There are two broad types of traction control devices: Tire chains and traction control cables. Tire chains are actual chain links. Traction control cables are long pieces of metal cables, covered in a plastic coating, and designed to form a Z-pattern over your tires. The plastic coating is then surrounded by hundreds of tiny, round, metal springs. Cables are generally regarded as better because they are easier to install, last longer, are less damaging to roads, and work better with vehicles equipped with ABS. Also, according to SCC, you can safely drive with cable devices up to 30 mph, even on roads with no snow, without damaging them.

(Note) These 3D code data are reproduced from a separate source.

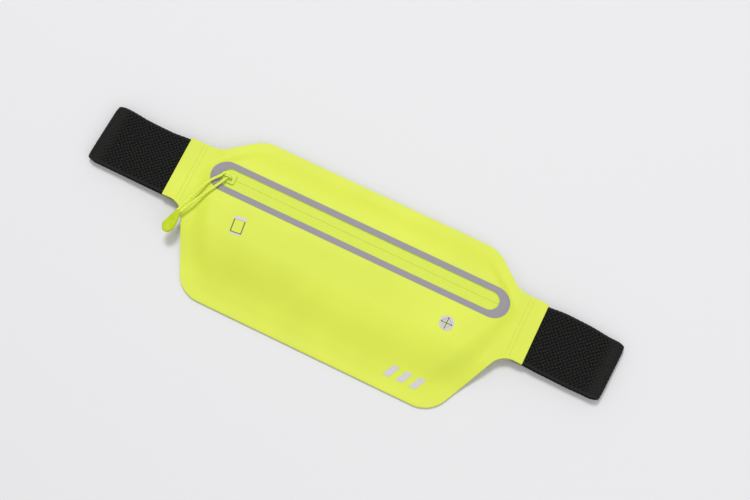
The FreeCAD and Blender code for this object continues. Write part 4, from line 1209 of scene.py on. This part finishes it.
def make_pack():
    fabric = neon_fabric()
    front = make_front_panel(fabric)
    place(front, "pack", "neon_fabric", "front_panel")
    back = make_back_panel(fabric)
    place(back, "pack", "neon_fabric", "back_panel")
    front_area, back_area = flat_areas()
    place(make_trim(reflective_film()), "pack", "reflective_film", "reflective_trim")
    film = print_film()
    outline, edge = make_phone_mark(film, print_shade())
    place(outline, "pack", "print_film", "phone_mark")
    place(edge, "pack", "print_film")
    bars = make_corner_mark(film)
    for bar in bars:
        place(bar, "pack", "print_film")
    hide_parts("corner_mark")
    place(make_port_disc(port_rubber()), "pack", "print_film", "port_ring")


def paint_node(node, material):
    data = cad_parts[node].data
    data.materials.clear()
    data.materials.append(material)
    for face in data.polygons:
        face.material_index = 0


# Half length and half height of the two tapes, their parting where the slider rests, and their lips.
TAPE = (100.0, 8.5)
TAPE_PARTING, PARTING_RUN = 0.3, 6.0
TAPE_THICK = 0.4
LIP_DROP = 0.2
LIP_RIDGE = 0.05
TAPE_ROWS = (0.03, 0.07, 0.16, 0.34, 0.6, 0.9, 1.3, 1.9, 2.8, 4.0, 5.4, 6.8, 7.8, 8.5)


def make_tape(name, side, material):
    """One knitted tape whose rounded lip meets the other tape's over the coil."""
    flat = TAPE[0] - TAPE[1]
    near = flat + TAPE[1] * np.sin(np.linspace(0.0, 0.495 * math.pi, 14))
    xs = np.concatenate([-near[::-1], np.linspace(-flat, flat, 150)[1:-1], near])
    into_end = np.clip(np.abs(xs) - flat, 0.0, TAPE[1])
    share = np.sqrt(TAPE[1] ** 2 - into_end ** 2) / TAPE[1]
    open_by = TAPE_PARTING * smooth(1.0 - np.abs(xs + ZIP_X - LEG[0]) / PARTING_RUN)
    top = ZIP_LEVEL - 0.02 - FILM
    rows = []
    for row in TAPE_ROWS:
        lip = 1.0 - min((row - TAPE_ROWS[0]) / 0.8, 1.0)
        ridge = LIP_RIDGE * float(smooth(1.6 - abs(row - 1.0)))
        height = top - LIP_DROP * (1.0 - math.sqrt(1.0 - lip ** 2)) + ridge
        y = ZIP_Y + side * (row + open_by * float(smooth(1.6 - row))) * share
        rows.append(np.stack([xs + ZIP_X, y, np.full_like(xs, height)], axis=1))
    piece = new_piece(name, np.array(rows), grid_faces(len(rows), len(xs)), material)
    face_up(piece)
    thicken(piece, TAPE_THICK)
    shade_by_angle(piece, 60.0)
    return piece


REAR_LEG_X = -90.2
BRIDGE_BEND = 0.65
BRIDGE_POWER = 0.75


def make_bridge(material):
    """The slider's arch: a round front leg that carries the cord, a flat bar and a rear leg."""
    base = ZIP_LEVEL + 1.0
    top = CORD_HEIGHT + 1.5
    front, rear = LEG[0], REAR_LEG_X
    bend = BRIDGE_BEND
    route = [((front, base), 0.0), ((front, top), bend), ((rear, top), bend), ((rear, base), 0.0)]
    path = even_steps(rounded_path(route, 0.1), 0.16)
    # Half thickness and half width: round on the legs, flat on the bar.
    ahead = unit_tangents(path)
    normal = level_normals(ahead)
    flatness = np.abs(ahead[:, 0])
    rear_share = smooth((path[:, 0] - front - 1.0) / 2.0)
    thick = (0.68 - 0.16 * rear_share) * (1.0 - flatness) + 0.42 * flatness
    wide = (0.68 - 0.1 * rear_share) * (1.0 - flatness) + 0.78 * flatness
    sides = 20
    points = np.zeros((len(path), sides, 3))
    for index, turn in enumerate(circle(sides)):
        lift = squared(math.sin(turn), BRIDGE_POWER) * thick
        points[:, index, 0] = path[:, 0] + normal[:, 0] * lift
        points[:, index, 1] = LEG[1] + squared(math.cos(turn), BRIDGE_POWER) * wide
        points[:, index, 2] = path[:, 1] + normal[:, 1] * lift
    piece = new_piece("slider_arch", points, tube_faces(len(path), sides), material)
    face_outward(piece)
    shade_by_angle(piece, 60.0)
    return piece


def make_zip():
    tape = knit_tape()
    coil = nylon_coil()
    place(make_tape("upper_tape", 1.0, tape), "pack", "zip_tape", "zip_tape_upper")
    place(make_tape("lower_tape", -1.0, tape), "pack", "zip_tape", "zip_tape_lower")
    for node in ("zip_coil_upper", "zip_coil_lower", "zip_end_stops"):
        paint_node(node, coil)
    for node in ("zip_bond_film", "perimeter_bond"):
        paint_node(node, tape)
    lacquer = lacquered_metal()
    refined_copy("slider_body", "slider_casting", 0.16, lacquer, "zip_slider", "slider_metal")
    place(make_bridge(lacquer), "zip_slider", "slider_metal", "slider_bridge")
    rubber = port_rubber()
    for index in range(4):
        body = "port_petal_%d" % (index + 1)
        place(make_petal(index, rubber), body, "port_rubber", body)


def make_pull():
    cord, path = make_cord(braided_cord())
    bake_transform(cord)
    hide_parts("pull_cord_loop", "pull_cord_strands")
    grip = make_grip(soft_rubber())
    place(grip, "pull_strands", "grip_rubber", "pull_grip")


def make_buckle():
    plastic = moulded_plastic()
    for node, name, bevel, body in (("buckle_socket", "socket_shell", 0.45, "left_belt"),
                                    ("plug_base", "plug_frame", 0.4, "buckle_plug"),
                                    ("latch_arm_front", "latch_front_arm", 0.3, "latch_front"),
                                    ("latch_arm_back", "latch_back_arm", 0.3, "latch_back"),
                                    ("strap_keeper", "keeper_ring", 0.15, "belt_keeper")):
        refined_copy(node, name, bevel, plastic, body, "buckle_plastic")


make_camera()
settled = None
settled = run_cloth()
make_pull()
make_pack()
make_zip()
make_straps(elastic_webbing())
make_stitches(thread("neon_thread", (0.70, 0.82, 0.10)), thread("black_thread", (0.02, 0.02, 0.02)))
make_buckle()
make_lights()
make_floor()
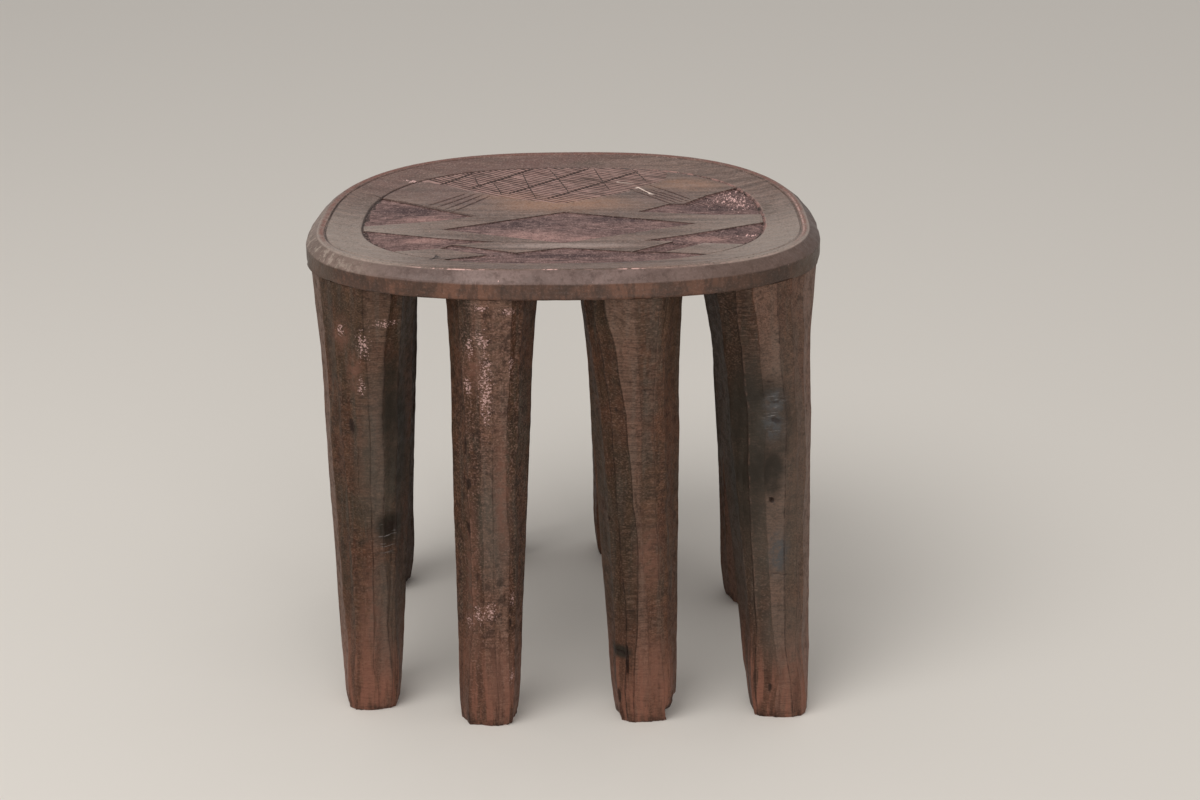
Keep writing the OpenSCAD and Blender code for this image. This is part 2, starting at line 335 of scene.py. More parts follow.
# Each sunk ground has its corners on the field, the slant of its chisel strokes in degrees, and
# the spacing of the strokes in millimetres.
GROUNDS = {
    "diamond": ([(-0.60, -0.33), (0, -0.62), (0.66, -0.25), (0, 0.01)], -9, 2.6),
    "left": ([(-1.06, 0.43), (-0.45, -0.07), (-0.63, -0.16), (-1.08, -0.28)], 4, 2.5),
    "right": ([(0.60, 0.15), (0.73, 0.34), (1.02, 0.63), (1.10, -0.02), (0.86, 0.06)], -52, 3.6),
    "right_sliver": ([(0.37, 0), (0.53, 0.16), (0.64, 0.16), (0.86, 0.09), (1.10, 0.01), (1.10, -0.06),
                      (0.98, -0.08), (0.74, -0.08)], -8, 2.8),
    "front_left": ([(-1.06, -0.31), (-0.62, -0.49), (-0.33, -0.58), (-0.53, -0.63), (-0.59, -0.70),
                    (-0.81, -0.75), (-1.00, -0.84)], 12, 2.5),
    "front_right": ([(1.06, -0.19), (0.62, -0.46), (0.39, -0.58), (0.53, -0.60), (0.51, -0.64),
                     (0.68, -0.64), (0.89, -0.67), (1.04, -0.70)], -38, 3.2),
    "strap_left": ([(-0.59, -0.70), (-0.53, -0.63), (-0.22, -0.79), (-0.34, -0.84)], -18, 2.6),
    "strap_right": ([(0.53, -0.60), (0.68, -0.64), (0.49, -0.80), (0.33, -0.79)], 24, 2.6),
    "crescent": ([(-0.60, -0.92), (-0.34, -0.82), (-0.22, -0.79), (0, -0.70), (0.34, -0.79),
                  (0.49, -0.80), (0.72, -0.85), (0.60, -1.10), (-0.50, -1.10)], 3, 2.7),
}


def prism(outline, low, high, draft=0.0):
    """A body with upright walls over a flat outline, narrower by the draft at its foot."""
    bm = bmesh.new()
    verts = [bm.verts.new((*p, high)) for p in outline]
    face = bm.faces.new(verts)
    made = bmesh.ops.extrude_face_region(bm, geom=[face])
    centre = sum((Vector((*p, 0)) for p in outline), Vector()) / len(outline)
    for vert in [g for g in made["geom"] if isinstance(g, bmesh.types.BMVert)]:
        inward = centre - vert.co
        inward.z = 0
        vert.co += inward.normalized() * draft
        vert.co.z = low
    return bm


def chiselled_slab(outline, slant, spacing, seed, crest, valley, length=0.009, bow=0.0):
    """A slab over the outline's box with its underside in rows of chisel strokes.
    The crests and valleys between the rows are heights over the field, in millimetres."""
    spin = Matrix.Rotation(radians(slant), 2)
    back = spin.transposed()
    local = [back @ p for p in outline]
    low = Vector((min(p.x for p in local), min(p.y for p in local)))
    high = Vector((max(p.x for p in local), max(p.y for p in local)))
    margin = 0.004
    wide, deep = high.x - low.x + 2 * margin, high.y - low.y + 2 * margin
    half, step = spacing * 0.0005, 0.0042
    rows = max(4, int(ceil(deep / half)))
    steps = max(4, int(ceil(wide / step)))
    bm = bmesh.new()
    bmesh.ops.create_grid(bm, x_segments=steps, y_segments=rows, size=1)
    bm.verts.ensure_lookup_table()
    for j in range(rows + 1):
        for i in range(steps + 1):
            x = low.x - margin + i * wide / steps
            y = low.y - margin + j * deep / rows
            y += 0.0007 * drift(x * 45, j * 0.35, seed) + half * 0.5 * drift(x * 160, j * 3.1, seed + 5)
            y += bow * x * x
            if j % 2:
                z = valley - 0.9 * drift(x / length, j * 5.3, seed + 1)
            else:
                z = crest + 0.6 * drift(x / length, j * 4.7, seed + 2)
            p = spin @ Vector((x, y))
            bm.verts[j * (steps + 1) + i].co = (p.x, p.y, FIELD_Z + z * 0.001)
    made = bmesh.ops.extrude_face_region(bm, geom=bm.faces[:])
    for vert in [g for g in made["geom"] if isinstance(g, bmesh.types.BMVert)]:
        vert.co.z = FIELD_Z + 0.004
    return bm


FIELD_OUTLINE = [field_edge(2 * pi * i / 128, 0.0012) for i in range(128)]


def chisel(mesh, outline, slab_bm, draft):
    """Takes away what lies in the slab, inside the outline and inside the field."""
    slab = bpy.data.meshes.new("slab")
    bmesh.ops.recalc_face_normals(slab_bm, faces=slab_bm.faces)
    slab_bm.to_mesh(slab)
    slab_bm.free()
    low, high = FIELD_Z - 0.006, FIELD_Z + 0.003
    slab = carve(slab, prism(outline, low, high, draft), "INTERSECT")
    slab = carve(slab, prism(FIELD_OUTLINE, low, high), "INTERSECT")
    ground = bmesh.new()
    ground.from_mesh(slab)
    return carve(mesh, ground)


# The grounds lie 1.6 mm below the field on the whole, their crests higher and their valleys lower.
SUNK_MM, CREST_MM, VALLEY_MM = 1.6, 0.5, -0.8
for seed, (corners, slant, spacing) in enumerate(GROUNDS.values()):
    outline = [on_field(p) for p in corners]
    slab_bm = chiselled_slab(outline, slant, spacing, seed * 3.7, CREST_MM - SUNK_MM, VALLEY_MM - SUNK_MM)
    top_mesh = chisel(top_mesh, outline, slab_bm, draft=0.0006)


# The lattice at the back: a fan of slanting strokes, crossed by heavy cuts one way and fine cuts the
# other. Its lower edge steps down to the middle and up again.
LATTICE = [(-0.82, 0.74), (-0.645, 0.62), (-0.565, 0.53), (-0.38, 0.37), (-0.225, 0.29), (-0.06, 0.20),
           (0.02, 0.20), (0.125, 0.28), (0.31, 0.42), (0.40, 0.54), (0.53, 0.70), (0.56, 1.10),
           (-0.82, 1.10)]
lattice_outline = [on_field(p) for p in LATTICE]
slab_bm = chiselled_slab(lattice_outline, slant=-29, spacing=4.6, seed=41, crest=0.30, valley=-0.85,
                         length=0.022, bow=0.95)
top_mesh = chisel(top_mesh, lattice_outline, slab_bm, draft=0.0)

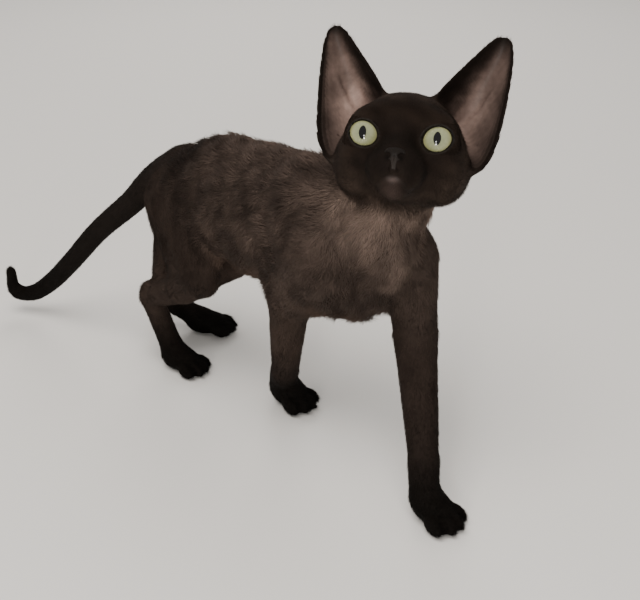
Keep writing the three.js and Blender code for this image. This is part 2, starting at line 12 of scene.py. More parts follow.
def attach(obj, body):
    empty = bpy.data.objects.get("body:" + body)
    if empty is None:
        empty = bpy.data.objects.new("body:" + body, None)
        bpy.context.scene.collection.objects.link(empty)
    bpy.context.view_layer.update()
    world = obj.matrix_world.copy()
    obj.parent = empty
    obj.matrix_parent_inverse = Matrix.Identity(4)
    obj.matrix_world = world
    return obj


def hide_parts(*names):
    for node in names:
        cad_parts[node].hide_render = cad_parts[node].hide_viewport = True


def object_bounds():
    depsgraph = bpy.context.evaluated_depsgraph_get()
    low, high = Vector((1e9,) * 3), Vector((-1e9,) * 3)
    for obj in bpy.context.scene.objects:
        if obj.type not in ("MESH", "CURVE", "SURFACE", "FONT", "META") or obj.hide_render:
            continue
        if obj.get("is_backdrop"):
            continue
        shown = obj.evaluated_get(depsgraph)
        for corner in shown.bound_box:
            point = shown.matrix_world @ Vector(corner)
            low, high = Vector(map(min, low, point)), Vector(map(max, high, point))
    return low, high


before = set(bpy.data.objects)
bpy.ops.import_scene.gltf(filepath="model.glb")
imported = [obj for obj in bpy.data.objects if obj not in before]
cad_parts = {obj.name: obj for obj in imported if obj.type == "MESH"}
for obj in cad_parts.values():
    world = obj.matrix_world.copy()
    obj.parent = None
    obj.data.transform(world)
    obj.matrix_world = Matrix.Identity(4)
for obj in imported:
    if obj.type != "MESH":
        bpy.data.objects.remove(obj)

scene = bpy.context.scene
cadBox = [list(corner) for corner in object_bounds()]
mm = 0.001
modelShift = np.array((28.134, 1.003, 0.0))  # from the model's numbers to the frame, in mm
print("frame loaded")


def toFrame(p):
    return (np.asarray(p) + modelShift) * mm


def toModel(p):
    return np.asarray(p) / mm - modelShift


# Masses: negative inside, about the distance to the surface outside. p is a table of points.

def lengthOf(v):
    return np.linalg.norm(v, axis=-1)


def unit(v):
    v = np.asarray(v, float)
    return v / np.maximum(lengthOf(v)[..., None], 1e-9)


def turned(turn=0, lift=0, roll=0):
    spin = Matrix.Rotation(math.radians(turn), 3, "Z") @ Matrix.Rotation(math.radians(-lift), 3, "Y")
    return np.array(spin @ Matrix.Rotation(math.radians(roll), 3, "X"))


def direction(turn, lift=0):
    turn, lift = math.radians(turn), math.radians(lift)
    return np.array((math.cos(turn) * math.cos(lift), math.sin(turn) * math.cos(lift), math.sin(lift)))


def ellipsoid(centre, radii, turn=0, lift=0, roll=0):
    spin, centre, radii = turned(turn, lift, roll), np.array(centre, float), np.array(radii, float)

    def mass(p):
        q = (p - centre) @ spin / radii
        near = lengthOf(q)
        return near * (near - 1) / np.maximum(lengthOf(q / radii), 1e-9)
    return mass


def cone(a, b, ra, rb, flat=1.0, across=(0, 1, 0)):
    a, b, across = np.array(a, float), np.array(b, float), np.array(across, float)
    axis = b - a
    long = axis @ axis
    side = unit(across - axis * (across @ axis) / long)

    def mass(p):
        q = p - a
        t = np.clip(q @ axis / long, 0, 1)
        off = q - t[:, None] * axis
        wide = off + side * ((off @ side) * (1 / flat - 1))[:, None]
        return (lengthOf(wide) - (ra + (rb - ra) * t)) * flat ** 0.5
    return mass


def smoothMin(d, e, width):
    h = np.maximum(width - np.abs(d - e), 0) / width
    return np.minimum(d, e) - h * h * width / 4


def smoothMax(d, e, width):
    return -smoothMin(-d, -e, width)


def blend(width, *masses):
    def mass(p):
        d = masses[0](p)
        for other in masses[1:]:
            d = smoothMin(d, other(p), width)
        return d
    return mass


def chain(*masses):
    return lambda p: np.min([mass(p) for mass in masses], axis=0)


farAway = 60.0  # what a mass says well away from itself, in mm


def within(mass, low, high):
    # the mass is only worked out inside a box, to save time
    low, high = np.array(low, float), np.array(high, float)

    def boxed(p):
        inside = np.all((p > low) & (p < high), axis=1)
        d = np.full(len(p), farAway)
        if inside.any():
            d[inside] = mass(p[inside])
        return d
    return boxed


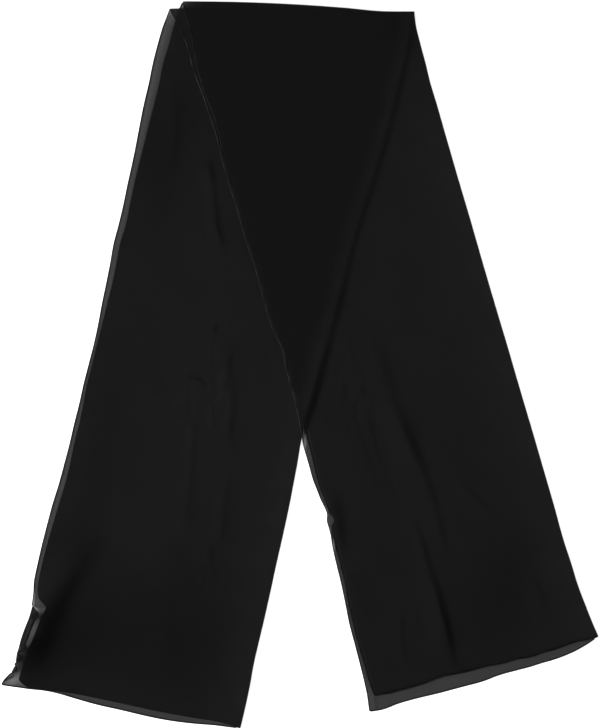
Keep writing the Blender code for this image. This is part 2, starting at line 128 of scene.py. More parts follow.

You should normally install traction control cables on your drive wheels, i.e. the wheels that actually push or pull your car forward. If the snow is really bad, though, you may have to install cables on all four wheels. Read your vehicle's owner's manual for more details on where to install your cables.

In any case, it's a really, really good idea to have TWO sets of cables in your car at all times. That way, if something breaks (murphy's law), you won't be stuck.

Within the traction control cable category, there are two general types of cables: Self-tensioning cables tighten themselves using a tensioner (which looks, feels, and operates like a rubber band) that you install when you put the cables on. Manual tensioning cables are tightened by you, and have to be re-tightened after you drive for a couple hundred feet or so. I've heard that emergency vehicles tend to use the manually adjustable models because they are allegedly safer at speeds above 30 MPH, but driving above 30 MPH for any non-emergency personnel is illegal with any kind of traction control device.

There are several advantages to the manually adjustable models. They tend to have more slack, which can make installation easier. Also, the tensioners (i.e. rubber bands) on self-adjusting cables can and do break (it happened to me today) and if they break, you can't use the cables. So, if you get a cable that has a tensioner, get extra tensioners, or better yet, an extra set of cables, just in case.

Here's a breakdown of SCC's cable products:

Z-Chain- Manually adjustable Traction Control Cable. Easy to install, but must be retightened shortly after you start driving. Very easy to install because they come with lots of slack. Often used by police and fire personnel.

Shur Grip Z/Super Z LT- Self adjusting cable. Tensioners can break so buy extras. Less slack, so can be harder to put on the car, but generally easier than Z-chains because you don't have to manually tighten and re-tighten them.

Super Z6/Z8- Newest Self adjusting cable, designed for vehicles with very little sidewall clearance. They have all the advantages and disadvantages of the Shur Grip Z. In addition, however, the connectors are a little harder to work with on this model because of their low profile.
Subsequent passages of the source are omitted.